Natural CoQ10 levels decline with age, which is one reason egg quality also declines. Supplementation aims to support mitochondrial function during the critical 90-day window before ovulation.

Studies exploring CoQ10 in the context of IVF and egg quality have typically used doses of 200–600mg per day. A 2018 trial found that 600mg daily over 60 days improved ovarian response and embryo quality in women undergoing IVF.

We offer CoQ10 as a standalone supplement in two dose options, so you can choose what is appropriate for your circumstances.

CoQ10 200mg CoQ10 400mg
Daily dose 400mg (1 x 200mg capsule, twice daily with food) 800mg (1 x 400mg capsule, twice daily with food)
CoQ10 form Yeast-fermented ubiquinone Yeast-fermented ubiquinone
Who it is for Women under 35, men, general preconception support Women over 35 or preparing for IVF

Some of the most forward-thinking fertility clinics — including CCRM, consistently ranked among the leading IVF networks in the world — use protocols that go higher still, up to 800mg daily. This is the dose I took myself during my own IVF journey, informed by what the evidence and the best clinical practice pointed to at the time.

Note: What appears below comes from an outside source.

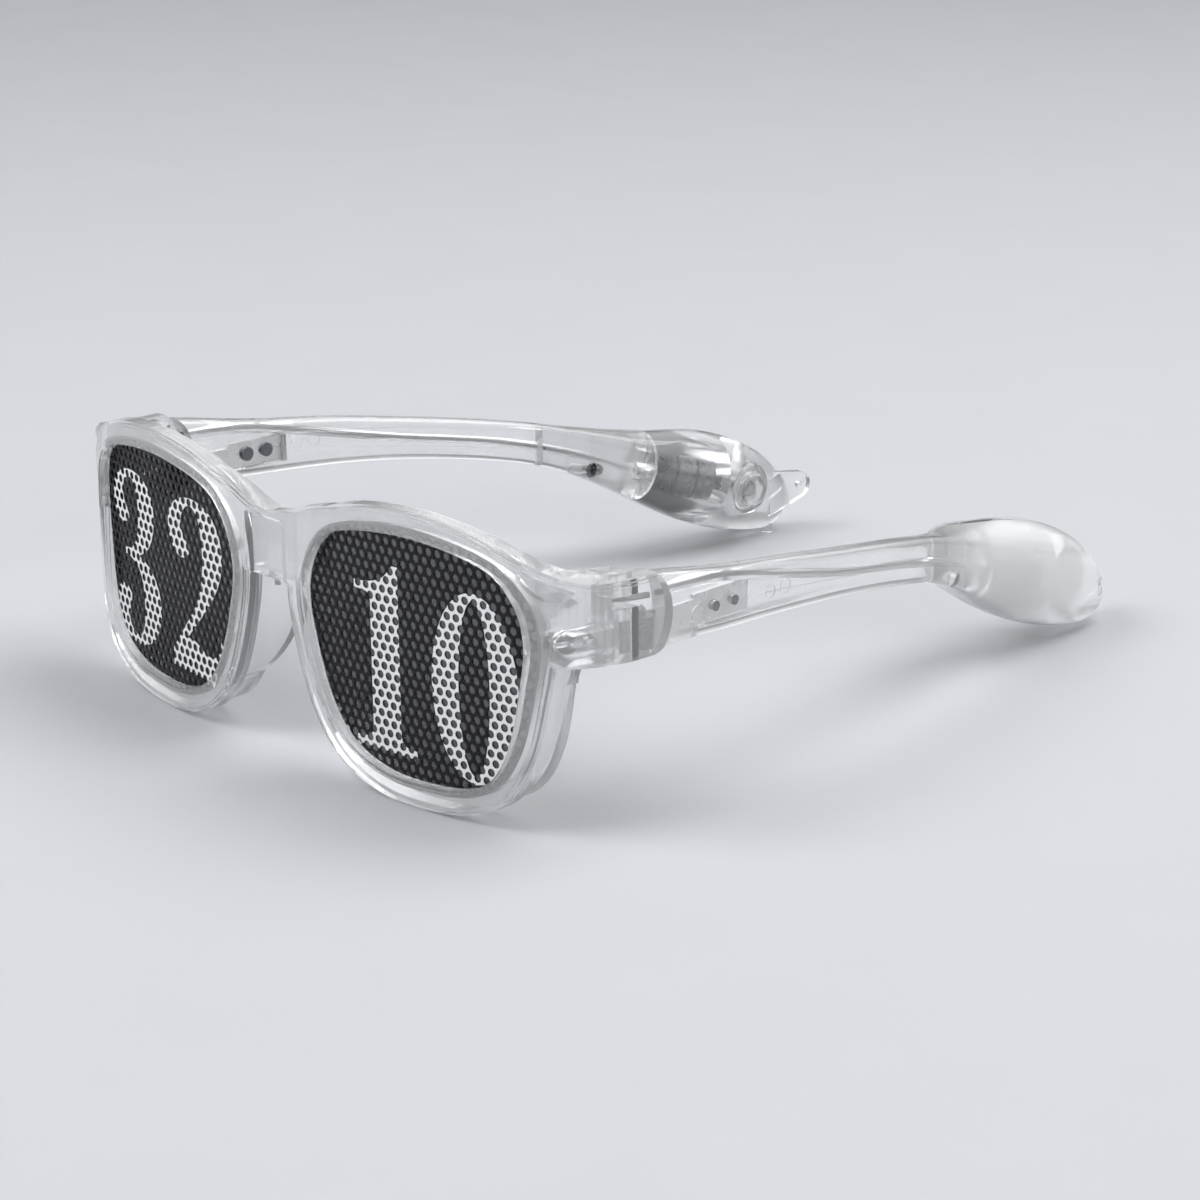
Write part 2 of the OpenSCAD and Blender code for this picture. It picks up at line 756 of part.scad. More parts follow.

CoQ10 has a well-established safety profile. Studies have found daily doses in excess of 1,200mg to be well tolerated, with no serious adverse effects reported. The limiting factor on dose is therefore not safety but practicality and cost — which is why we offer two options rather than a one-size-fits-all approach.

Why we use yeast-fermented ubiquinone

There is considerable marketing noise around ubiquinol versus ubiquinone. Ubiquinol is the active, reduced form; ubiquinone requires conversion by the body. Many products use this distinction to charge significantly more.

The evidence that ubiquinol is meaningfully superior at equivalent doses in healthy adults is limited. What matters more is the quality of manufacture and the dose. We use pharmaceutical-grade, yeast-fermented ubiquinone — the same form used in the majority of fertility research studies — at doses that reflect what has actually been studied.

Why CoQ10 is a standalone

Including a meaningful dose of CoQ10 in Fundamental Woman would require either significantly larger capsules, more capsules per day, or reducing other nutrients to make space. None of those is acceptable. A standalone gives you a clinically meaningful dose, the flexibility to choose the right level for your circumstances, and the ability to adjust as your needs change.

Myo-inositol: why 4g matters

Myo-inositol is increasingly recognised as one of the most evidence-backed supplements for women preparing for conception, particularly those with PCOS or preparing for IVF. It plays a role in insulin signalling, ovarian function and egg quality, and the dose used consistently across the research is 4g per day.

The problem is that myo-inositol appears in many combined fertility supplements — but almost always at doses far below 4g. Including a meaningful dose in a multinutrient would require either a very large capsule count or compromising on other nutrients. Neither is acceptable.

That is why we offer myo-inositol as a standalone supplement at the full 4g evidence-based dose — so that women who need it get the amount that has actually been studied, without dilution or compromise. Coming soon.

Omega-3: dose is everything

Many supplements include omega-3 at doses too low to be meaningful. Our omega-3 (coming soon) will provide 660mg DHA and 440mg EPA per daily serving — doses informed by published research and by levels commonly referenced in fertility clinic settings.

A note on what we don't include

We don't include magnesium in Fundamental Woman. A meaningful dose of magnesium bisglycinate would significantly increase the capsule count or capsule size without delivering the flexibility many people need around timing. We offer magnesium as a standalone supplement, which allows you to take it separately — many people find it works well in the evening.

We also don't include CoQ10 in the multinutrient for the same reason. Modular supplements, thoughtfully dosed, rather than everything crammed into one capsule.